_Direction_
In the data below, find every line that has the string "scene", and copy it.

++++++++

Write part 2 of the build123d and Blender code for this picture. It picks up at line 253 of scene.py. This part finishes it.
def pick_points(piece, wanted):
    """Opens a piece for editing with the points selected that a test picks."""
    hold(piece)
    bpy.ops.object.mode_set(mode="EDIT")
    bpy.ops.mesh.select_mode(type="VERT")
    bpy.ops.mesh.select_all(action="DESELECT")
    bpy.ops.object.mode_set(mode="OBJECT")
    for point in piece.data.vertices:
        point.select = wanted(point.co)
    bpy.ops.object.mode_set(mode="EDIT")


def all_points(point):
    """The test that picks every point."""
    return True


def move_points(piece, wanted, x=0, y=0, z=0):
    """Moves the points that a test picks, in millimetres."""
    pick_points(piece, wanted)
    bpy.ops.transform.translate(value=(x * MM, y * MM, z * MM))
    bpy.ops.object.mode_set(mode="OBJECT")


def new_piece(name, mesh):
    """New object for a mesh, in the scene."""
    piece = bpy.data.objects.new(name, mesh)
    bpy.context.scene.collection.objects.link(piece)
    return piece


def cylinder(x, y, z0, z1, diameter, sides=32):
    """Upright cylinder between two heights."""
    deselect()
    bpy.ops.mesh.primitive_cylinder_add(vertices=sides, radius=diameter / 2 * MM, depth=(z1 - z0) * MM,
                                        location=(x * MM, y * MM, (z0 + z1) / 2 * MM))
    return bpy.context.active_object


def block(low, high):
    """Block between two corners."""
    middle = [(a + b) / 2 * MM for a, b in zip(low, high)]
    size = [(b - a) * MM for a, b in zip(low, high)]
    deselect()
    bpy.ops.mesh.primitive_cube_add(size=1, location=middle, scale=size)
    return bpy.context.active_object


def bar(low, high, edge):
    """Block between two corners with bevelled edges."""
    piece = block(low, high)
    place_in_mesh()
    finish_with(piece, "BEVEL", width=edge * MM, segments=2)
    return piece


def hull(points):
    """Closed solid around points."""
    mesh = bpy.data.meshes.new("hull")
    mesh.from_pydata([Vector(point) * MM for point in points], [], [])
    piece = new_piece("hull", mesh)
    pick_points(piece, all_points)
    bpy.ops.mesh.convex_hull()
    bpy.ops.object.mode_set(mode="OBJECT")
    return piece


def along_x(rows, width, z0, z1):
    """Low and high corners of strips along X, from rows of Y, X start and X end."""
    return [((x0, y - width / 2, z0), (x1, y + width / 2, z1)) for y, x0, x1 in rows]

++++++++

_Expected output_
Write part 2 of the build123d and Blender code for this picture. It picks up at line 253 of scene.py. This part finishes it.
    """New object for a mesh, in the scene."""
    bpy.context.scene.collection.objects.link(piece)